Most banks kept shorter hours because of the time it took to process and clear checks, deposits and transfers. In the days before automatic deposits, mobile and online banking, typical “bankers’ hours” made it difficult for workers to deposit their paychecks or resolve other financial issues without making a special trip during the workday.
To this day, Bell offers better hours than most banks. Many of Bell’s full-service bank locations are open 7:30 a.m. to 6 p.m., with the drive-up open until 7:30 p.m. Additionally, the customer service phone line has friendly bankers (not machines!) answering the phone 7 days a week from 7 a.m. to 10 p.m. CT weekdays and 7 a.m. to 6 p.m. CT weekends. At the same time, Bankrate points out that “a substantial number of banks” still operate from 9 a.m. to 5 p.m., mainly because “extending bank hours is expensive.”
Forgoing Common Fees
Convenient hours for customers aren’t the only way Bell has repeatedly bucked banking trends. A 1980 Forum of Fargo-Moorhead newspaper article reported, “Free checking is tough to come by,” adding, “The exception is the State Bank of Fargo.” At a time when most local banks required a minimum balance of anywhere from $100 to $300 to qualify for a fee-free account, Bell (then called State Bank of Fargo), offered free checking with no minimum balance. Most banks, according to the article, wanted to get away from small accounts where the bank’s profits didn’t cover the cost of service. (Bell would also later be the first Fargo-area bank and one of the first in the nation to start offering refunds on ATM fees.)
“Buck saw banking as a service industry, and his attitude was always do the right thing, and if you make money along the way, great, but that was never the point,” Laura explains. “As the bank continued to grow and hire more people, he used to say, ‘That’s a lot of families being fed.’”
In 1985, The Forum reported that State Bank of Fargo scored the largest percentage of deposit growth – and that number continued to climb. In 2020, Bell led the Fargo-Moorhead-West Fargo market, where the bank is headquartered, with a deposit market share of 43% out of 22 banks, according to annual FDIC figures.

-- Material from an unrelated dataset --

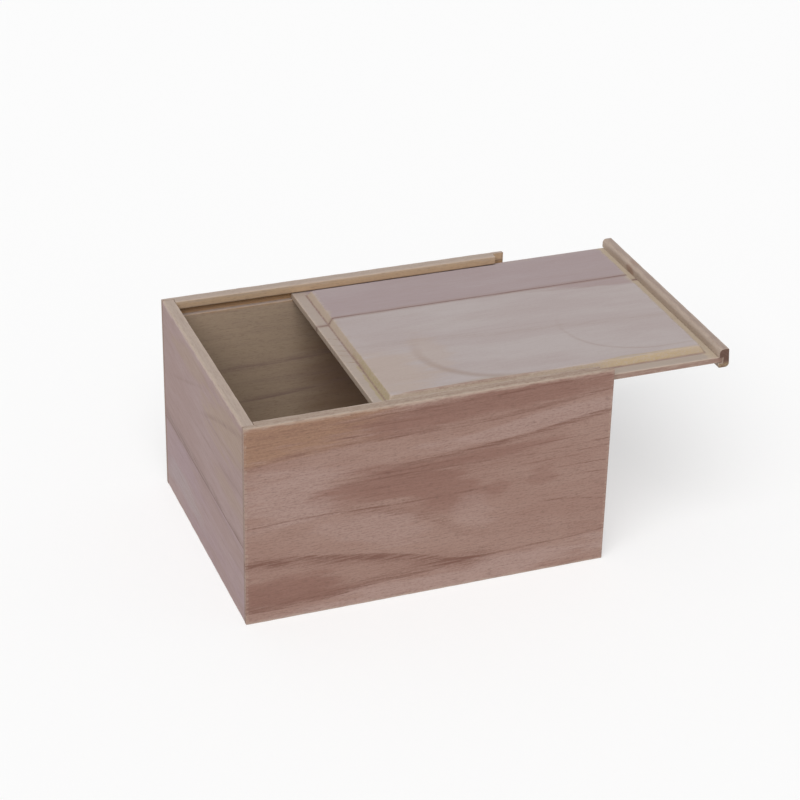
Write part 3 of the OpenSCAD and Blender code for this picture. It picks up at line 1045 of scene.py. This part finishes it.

That phenomenal growth doesn’t happen by accident. It happens because Bell continues to embrace a rather unconventional bottom line mission statement of happy employees, happy customers. That’s a big reason why a 1994 Forum article reported, “Year in and year out, through good times and bad, State Bank of Fargo has grown.” The article discussed what Bell was doing right – and put how the bank treated employees and customers high on that list. It went on to say how Bell maintained its “personal touch between employees and customers – something that’s seemingly much harder to do for a bank with assets of $200 million than one with assets of $20 million.” Harder, but not impossible. Even as Bell has grown to be one of the largest independently owned banks in the nation with assets of more than $10 billion, the bank continues to focus on happy employees and happy customers and has won numerous customer service and best workplace awards because of it.

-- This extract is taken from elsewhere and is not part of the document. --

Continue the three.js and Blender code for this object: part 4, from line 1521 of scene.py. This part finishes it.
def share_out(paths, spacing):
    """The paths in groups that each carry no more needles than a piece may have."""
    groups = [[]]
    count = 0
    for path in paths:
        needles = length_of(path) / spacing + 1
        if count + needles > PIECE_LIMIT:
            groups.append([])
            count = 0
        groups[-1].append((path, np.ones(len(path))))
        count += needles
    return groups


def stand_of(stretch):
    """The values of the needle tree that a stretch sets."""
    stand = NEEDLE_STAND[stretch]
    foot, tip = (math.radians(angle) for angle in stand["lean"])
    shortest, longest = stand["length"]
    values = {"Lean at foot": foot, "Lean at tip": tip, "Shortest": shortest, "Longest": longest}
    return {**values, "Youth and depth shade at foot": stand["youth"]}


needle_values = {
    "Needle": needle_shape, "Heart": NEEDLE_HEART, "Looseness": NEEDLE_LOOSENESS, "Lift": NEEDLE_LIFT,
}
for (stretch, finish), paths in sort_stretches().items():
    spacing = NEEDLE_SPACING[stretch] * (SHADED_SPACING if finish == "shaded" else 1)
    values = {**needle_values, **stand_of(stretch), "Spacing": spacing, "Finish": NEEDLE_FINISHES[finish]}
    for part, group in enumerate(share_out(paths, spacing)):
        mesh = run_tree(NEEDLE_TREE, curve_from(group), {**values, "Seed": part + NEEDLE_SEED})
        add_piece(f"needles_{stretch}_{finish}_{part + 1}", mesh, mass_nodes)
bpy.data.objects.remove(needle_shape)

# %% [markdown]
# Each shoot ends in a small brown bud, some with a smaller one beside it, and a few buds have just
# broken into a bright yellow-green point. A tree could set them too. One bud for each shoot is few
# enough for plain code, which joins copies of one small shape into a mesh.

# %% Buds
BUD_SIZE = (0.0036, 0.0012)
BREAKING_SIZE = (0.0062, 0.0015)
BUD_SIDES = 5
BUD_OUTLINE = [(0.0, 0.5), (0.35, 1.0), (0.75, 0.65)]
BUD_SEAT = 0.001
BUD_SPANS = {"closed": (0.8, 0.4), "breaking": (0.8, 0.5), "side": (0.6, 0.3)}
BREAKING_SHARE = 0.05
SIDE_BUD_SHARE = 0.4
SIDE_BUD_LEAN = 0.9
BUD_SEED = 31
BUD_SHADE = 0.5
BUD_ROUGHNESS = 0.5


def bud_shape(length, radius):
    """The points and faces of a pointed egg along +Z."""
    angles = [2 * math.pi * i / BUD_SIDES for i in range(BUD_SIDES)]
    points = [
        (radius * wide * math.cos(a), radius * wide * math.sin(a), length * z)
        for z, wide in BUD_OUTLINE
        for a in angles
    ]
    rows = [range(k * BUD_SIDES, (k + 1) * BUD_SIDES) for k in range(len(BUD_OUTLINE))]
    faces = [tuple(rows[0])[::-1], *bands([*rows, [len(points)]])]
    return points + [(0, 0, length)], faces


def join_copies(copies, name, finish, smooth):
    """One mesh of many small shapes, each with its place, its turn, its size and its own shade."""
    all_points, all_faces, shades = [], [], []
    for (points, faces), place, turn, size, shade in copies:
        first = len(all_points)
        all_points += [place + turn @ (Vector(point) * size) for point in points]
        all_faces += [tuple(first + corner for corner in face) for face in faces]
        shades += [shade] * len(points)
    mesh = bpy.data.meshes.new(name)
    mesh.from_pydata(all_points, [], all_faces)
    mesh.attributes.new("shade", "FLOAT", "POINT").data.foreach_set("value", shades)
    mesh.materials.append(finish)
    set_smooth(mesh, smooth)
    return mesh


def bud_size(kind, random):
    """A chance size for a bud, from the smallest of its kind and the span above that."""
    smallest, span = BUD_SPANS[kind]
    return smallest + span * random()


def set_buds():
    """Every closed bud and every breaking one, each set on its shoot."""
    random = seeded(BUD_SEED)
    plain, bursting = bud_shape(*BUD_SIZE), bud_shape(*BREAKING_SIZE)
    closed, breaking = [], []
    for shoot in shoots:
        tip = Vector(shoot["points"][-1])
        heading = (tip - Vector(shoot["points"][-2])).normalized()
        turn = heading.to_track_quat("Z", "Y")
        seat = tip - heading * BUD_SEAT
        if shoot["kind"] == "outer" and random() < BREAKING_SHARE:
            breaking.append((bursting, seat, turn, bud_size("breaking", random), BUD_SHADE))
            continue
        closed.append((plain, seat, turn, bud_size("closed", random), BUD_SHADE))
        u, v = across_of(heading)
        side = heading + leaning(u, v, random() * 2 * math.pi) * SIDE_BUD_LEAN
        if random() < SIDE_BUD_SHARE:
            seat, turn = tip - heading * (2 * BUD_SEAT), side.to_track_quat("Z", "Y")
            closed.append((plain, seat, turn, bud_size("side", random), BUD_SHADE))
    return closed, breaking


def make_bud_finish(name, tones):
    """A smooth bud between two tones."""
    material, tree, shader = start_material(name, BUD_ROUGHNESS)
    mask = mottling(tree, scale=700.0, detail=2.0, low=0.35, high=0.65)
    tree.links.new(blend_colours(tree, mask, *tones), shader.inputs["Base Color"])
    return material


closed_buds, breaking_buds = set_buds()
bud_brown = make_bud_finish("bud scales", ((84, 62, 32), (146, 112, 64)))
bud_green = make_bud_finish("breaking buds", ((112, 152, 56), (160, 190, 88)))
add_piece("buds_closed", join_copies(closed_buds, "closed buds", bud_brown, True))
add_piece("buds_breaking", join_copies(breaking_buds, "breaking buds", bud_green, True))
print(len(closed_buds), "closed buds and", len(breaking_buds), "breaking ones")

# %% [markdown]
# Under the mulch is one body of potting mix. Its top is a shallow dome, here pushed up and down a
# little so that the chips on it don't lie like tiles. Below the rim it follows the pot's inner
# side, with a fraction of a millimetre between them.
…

In the 1994 article, Richard Solberg, Bell’s current board chairman (then bank president) is quoted as saying, “We don’t try to operate any differently as we grow” – an attitude Bell still works hard to maintain.

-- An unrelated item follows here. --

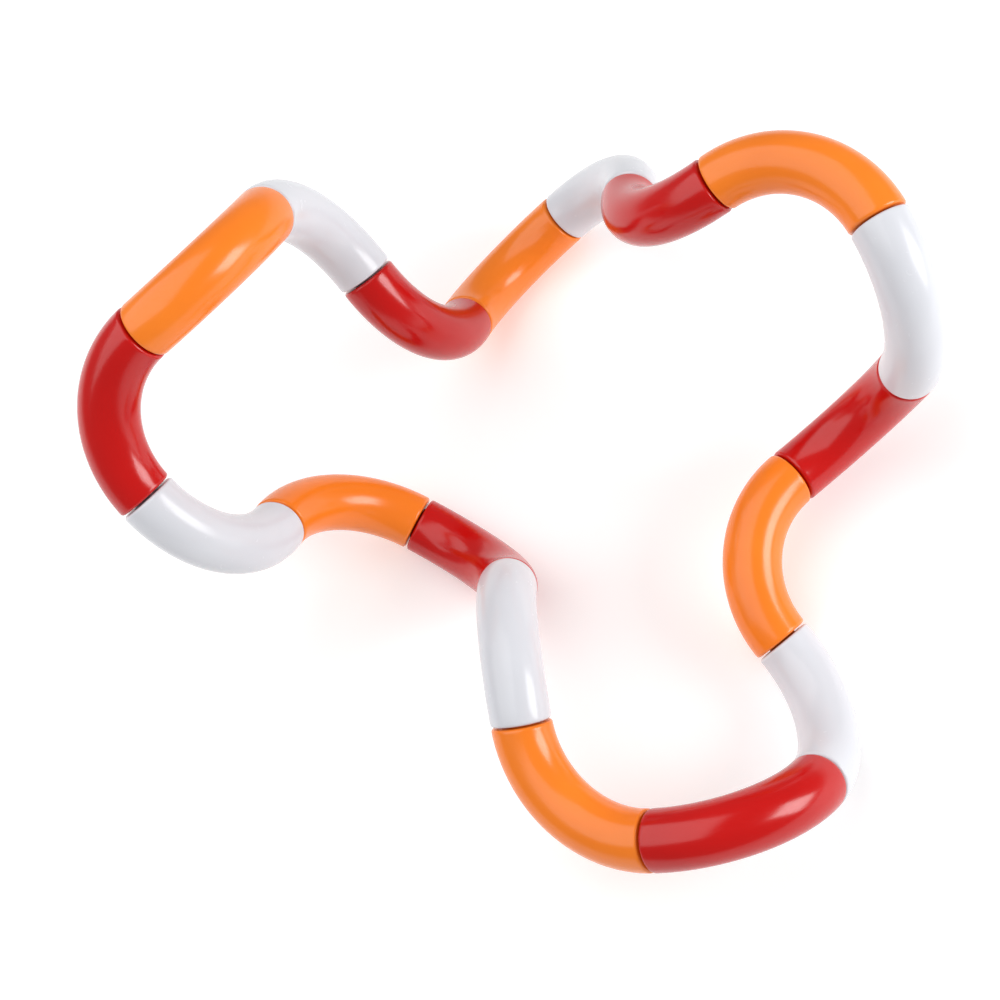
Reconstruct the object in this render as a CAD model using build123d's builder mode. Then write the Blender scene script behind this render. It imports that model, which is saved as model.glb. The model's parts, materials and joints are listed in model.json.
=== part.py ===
from build123d import *
import os
from math import atan2, cos, pi, radians, sin, sqrt

import numpy as np

# Twisty snake puzzle: an endless chain of equal quarter-bend tube links. A snap plug pressed into
# the leading end of each link turns without a stop in the socket of the link in front of it.
# Millimetres, +Z up. The chain lies on the table at Z = 0, with the middle of its box over the origin.

# The chain
link_count = 18
colours = ("red", "orange", "white")
bend_radius = 28.0  # of a link's centre line, from pivot to pivot

# The moulded tube
tube_diameter = 14.0
tube_wall = 1.2
rim_gap = 0.5  # between the rims of two neighbours
rim_round = 0.7

# The pivot: a plug with a snap lip behind the collar of the next link's socket
neck_diameter = 7.4
neck_clearance = 0.2  # all round, so that the links can rock a little
socket_depth = 2.0
socket_lead = 0.4  # bevel that lets the lip in
lip_grip = 0.35  # how far the lip stands out past the collar, all round
lip_play = 0.3  # along the pivot
lip_land = 0.7
tip_length = 1.3
tip_diameter = 6.6
core_diameter = 4.0
slit_width = 0.8

# The plug's root, pressed into a seat in the leading end of its own tube
root_diameter = 9.0
root_length = 3.0

# The rest pose: the twist at each pivot in degrees, 0 where the next link bends on in the same
# plane and the same way, 180 where it bends back. Those of the closing pivots are first guesses.
twists = (-126, 51, -103, -92, 136, 60, -81, 118, 128, -29, 156, -80, 92, -85, -172, 82, 8)
closing_pivots = (2, 6, 13, 15, 17)

# How the chain lies: on three of its links, with these directions of the table in link 1's frame
feet = (6, 10, 17)
table_up = Vector(0.54, 0.43, 0.73)
table_right = Vector(-0.01, 0.86, -0.50)

tube_radius = tube_diameter / 2
bore_radius = neck_diameter / 2 + neck_clearance
collar_radius = tube_radius - tube_wall / 2
arc_radius = bend_radius - rim_gap / 2
lip_start = rim_gap / 2 + socket_depth + lip_play
plug_tip = lip_start + lip_land + tip_length


def next_place(place, twist):
    """The frame of the link in front: X along the tube at its trailing pivot, Y into its bend."""
    bend = Location((bend_radius, bend_radius, 0), (0, 0, 90))
    return place * bend * Location((0, 0, 0), (twist, 0, 0))


def chain_places(pivot_twists):
    """The frames of all the links, then the frame that the first link has to have to close the loop."""
    places = [Location((0, 0, 0))]
    for twist in (*pivot_twists, 0):
        places.append(next_place(places[-1], twist))
    return places


def misfit(pivot_twists):
    """How far the last link ends from the trailing pivot of link 1: three offsets and two slopes."""
    end = Plane(chain_places(pivot_twists)[-1])
    return np.array([*(end.origin / bend_radius), end.x_dir.Y, end.x_dir.Z])


def closed(pivot_twists):
    """The twists with the closing pivots turned until the loop closes, by Newton's method."""
    turned = list(pivot_twists)
    while max(abs(misfit(turned))) > 1e-9:
        slopes = []
        for pivot in closing_pivots:
            nudged = list(turned)
            nudged[pivot - 1] += 1e-3
            slopes.append((misfit(nudged) - misfit(turned)) / 1e-3)
        steps = np.linalg.solve(np.array(slopes).T, misfit(turned))
        for pivot, step in zip(closing_pivots, steps):
            turned[pivot - 1] -= float(step)
    return turned


def arc_point(place, angle):
    """The point of a link's centre line at this angle of its bend, in radians."""
    local = Vector(rim_gap / 2 + arc_radius * sin(angle), arc_radius * (1 - cos(angle)), 0)
    return Plane(place).from_local_coords(local)


def lowest_point(place, up):
    """The point of a link's centre line that is lowest above the table."""
    frame = Plane(place)
    angle = atan2(-frame.x_dir.dot(up), frame.y_dir.dot(up))
    return arc_point(place, min(max(angle, 0), pi / 2))


def reach(places, direction):
    """How far the chain's tubes reach along a direction."""
    farthest = -1e9
    for place in places:
        frame = Plane(place)
        for degree in range(91):
            angle = radians(degree)
            heading = frame.x_dir * cos(angle) + frame.y_dir * sin(angle)
            slant = heading.dot(direction)
            point = arc_point(place, angle)
            farthest = max(farthest, point.dot(direction) + tube_radius * sqrt(max(1 - slant**2, 0)))
    return farthest


def settled(places):
    """The places of the links with the chain's feet level on the table and its box centred."""
    up = table_up.normalized()
    for _ in range(50):
        low = [lowest_point(places[foot - 1], up) for foot in feet]
        normal = (low[1] - low[0]).cross(low[2] - low[0]).normalized()
        up = normal if normal.dot(up) > 0 else -normal
    right = (table_right - up * table_right.dot(up)).normalized()
    away = up.cross(right)
    middle = right * ((reach(places, right) - reach(places, -right)) / 2)
    middle += away * ((reach(places, away) - reach(places, -away)) / 2)
    floor = up * (low[0].dot(up) - tube_radius)
    table = Plane(origin=middle + floor, x_dir=right, z_dir=up)
    return [table.location.inverse() * place for place in places]


def trailing_rim(place):
    """The plane of a link's trailing rim, with its normal into the tube."""
    frame = Plane(place)
    return Plane(frame.from_local_coords((rim_gap / 2, 0, 0)), x_dir=frame.y_dir, z_dir=frame.x_dir)


def leading_rim(place):
    """The plane of a link's leading rim, with its normal back into the tube."""
    frame = Plane(place)
    centre = frame.from_local_coords((bend_radius, bend_radius - rim_gap / 2, 0))
    return Plane(centre, x_dir=frame.x_dir, z_dir=-frame.y_dir)


def link_tube(place):
    """A quarter-bend tube with the socket's collar at its trailing end and the plug's seat at the other."""
    socket = trailing_rim(place)
    seat = leading_rim(place)
    bend = Axis(Plane(place).from_local_coords((rim_gap / 2, arc_radius, 0)), Plane(place).z_dir)
    with BuildPart() as tube:
        with BuildSketch(socket):
            Circle(tube_radius)
            Circle(tube_radius - tube_wall, mode=Mode.SUBTRACT)
        revolve(axis=bend, revolution_arc=90)
        with BuildSketch(socket):
            Circle(collar_radius)
        extrude(amount=socket_depth)
        with BuildSketch(seat):
            Circle(collar_radius)
        extrude(amount=root_length)
        rims = [edge for edge in tube.edges().filter_by(GeomType.CIRCLE) if is_rim(edge)]
        fillet(rims, radius=rim_round)
        with BuildSketch(socket):
            Circle(bore_radius)
        extrude(amount=socket_depth, mode=Mode.SUBTRACT)
        with BuildSketch(socket):
            Circle(bore_radius + socket_lead)
        extrude(amount=socket_lead, taper=45, mode=Mode.SUBTRACT)
        with BuildSketch(seat):
            Circle(root_diameter / 2)
        extrude(amount=root_length, mode=Mode.SUBTRACT)
    return tube.part


def is_rim(edge):
    """Whether a round edge is the outer edge of a tube's rim."""
    return abs(edge.radius - tube_radius) < 1e-4


def snap_plug(place):
    """The plug in a link's leading end: root, neck and a slit snap lip, on the pivot to the next link."""
    frame = Plane(place)
    pivot = frame.from_local_coords((bend_radius, bend_radius, 0))
    half_section = Plane(pivot, x_dir=frame.y_dir, z_dir=-frame.x_dir)
    tip = Plane(pivot + frame.y_dir * plug_tip, x_dir=frame.x_dir, z_dir=-frame.y_dir)
    rim = -rim_gap / 2
    lip_radius = bore_radius + lip_grip
    with BuildPart() as plug:
        with BuildSketch(half_section):
            with BuildLine():
                Polyline(
                    (rim - root_length, core_diameter / 2),
                    (rim - root_length, root_diameter / 2),
                    (rim, root_diameter / 2),
                    (rim, neck_diameter / 2),
                    (lip_start, neck_diameter / 2),
                    (lip_start, lip_radius),
                    (lip_start + lip_land, lip_radius),
                    (plug_tip, tip_diameter / 2),
                    (plug_tip, core_diameter / 2),
                    close=True,
                )
            make_face()
        revolve(axis=Axis(pivot, frame.y_dir), revolution_arc=360)
        with BuildSketch(tip):
            Rectangle(slit_width, 2 * lip_radius + slit_width)
            Rectangle(2 * lip_radius + slit_width, slit_width)
        extrude(amount=plug_tip - rim_gap / 2, mode=Mode.SUBTRACT)
    return plug.part


def write(piece, name):
    """Writes one piece under its name."""
    piece.label = name
    export_step(piece, f"parts/{name}.step")


places = settled(chain_places(closed(twists)))[:link_count]

if __name__ == "__main__":
    os.makedirs("parts", exist_ok=True)
    for index, place in enumerate(places):
        name = f"link_{index + 1:02d}_{colours[index % len(colours)]}"
        write(link_tube(place), f"{name}_tube")
        write(snap_plug(place), f"{name}_plug")
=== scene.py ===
import json
from math import pi, radians, sqrt

import bmesh
import bpy
from mathutils import Matrix, Vector


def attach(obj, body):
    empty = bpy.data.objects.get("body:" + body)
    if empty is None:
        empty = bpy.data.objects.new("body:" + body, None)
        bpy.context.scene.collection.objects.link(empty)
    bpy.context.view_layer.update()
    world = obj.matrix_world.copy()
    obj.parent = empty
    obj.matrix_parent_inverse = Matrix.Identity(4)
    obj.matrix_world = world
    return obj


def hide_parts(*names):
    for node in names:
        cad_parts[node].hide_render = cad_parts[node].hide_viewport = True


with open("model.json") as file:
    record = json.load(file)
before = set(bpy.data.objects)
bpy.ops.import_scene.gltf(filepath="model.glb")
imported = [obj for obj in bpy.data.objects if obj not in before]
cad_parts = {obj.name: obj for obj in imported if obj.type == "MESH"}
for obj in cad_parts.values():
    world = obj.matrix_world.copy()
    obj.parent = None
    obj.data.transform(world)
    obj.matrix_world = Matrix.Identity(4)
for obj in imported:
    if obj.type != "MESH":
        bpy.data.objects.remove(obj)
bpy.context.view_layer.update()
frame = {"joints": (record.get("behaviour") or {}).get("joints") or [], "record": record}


# Where the links lie. The chain is 18 quarter bends, each with a pivot at both ends. The pivots'
# places and axes come from the frame, and each link's own axes follow from its two pivots: X along
# the tube at the trailing pivot, Y along it at the leading pivot.
link_count = 18
opened_pivot = 6  # between links 6 and 7, where the frame has no joint

pivots = {}
for joint in frame["joints"]:
    number = int(joint["name"].split("_")[1])
    pivots[number] = (Vector(joint["pos_m"]), Vector(joint["axis"]).normalized())


def quarter_axes(start, start_axis, end, end_axis):
    """The headings of a link at its two pivots, which point from the trailing one to the leading one."""
    span = end - start
    heading_in = start_axis if start_axis.dot(span) > 0 else -start_axis
    heading_out = end_axis if end_axis.dot(span) > 0 else -end_axis
    return heading_in, heading_out


link_frames = {}
for number in range(2, link_count + 1):
    if number in (opened_pivot, opened_pivot + 1):
        continue
    start, start_axis = pivots[number - 1]
    end, end_axis = pivots[number]
    link_frames[number] = (start, *quarter_axes(start, start_axis, end, end_axis))
last_place, last_axis = pivots[link_count]
link_frames[1] = (last_place, *quarter_axes(last_place, last_axis, *pivots[1]))
bend_radius = (pivots[2][0] - pivots[1][0]).length / sqrt(2)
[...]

Private Ownership Key to Bell Bank Success
One of the decisions that has allowed Bell to do things differently is the bank has remained privately owned since it was chartered – something rather rare for a bank of its size.
“The huge advantage for us of being privately owned is being able to think longer-term than our publicly traded competitors – who have a lot of pressure on them for each quarter’s earnings,” explains Michael Solberg, Bell’s president and CEO. “What we can do is make sure we’re making smart investments, maybe at the expense of this quarter’s or this year’s earnings, knowing it’s the best thing for our employees, customers and our shareholders over a 3-, 5- and 10-year period.”
Bell recognizes its employees have been a huge part of the company’s success, which is one of the reasons the bank started an employee stock ownership plan (ESOP) giving Bell employees ownership in the holding company. Because of the bank’s unique bottom line, employees are able to focus on making sure customers are happy instead of pushing sales.
“We’ve always said our goal was to have happy employees and customers, and if we get that part right, we’ll make a little money along the way,” affirms Richard. “That culture and those values continue to this day.”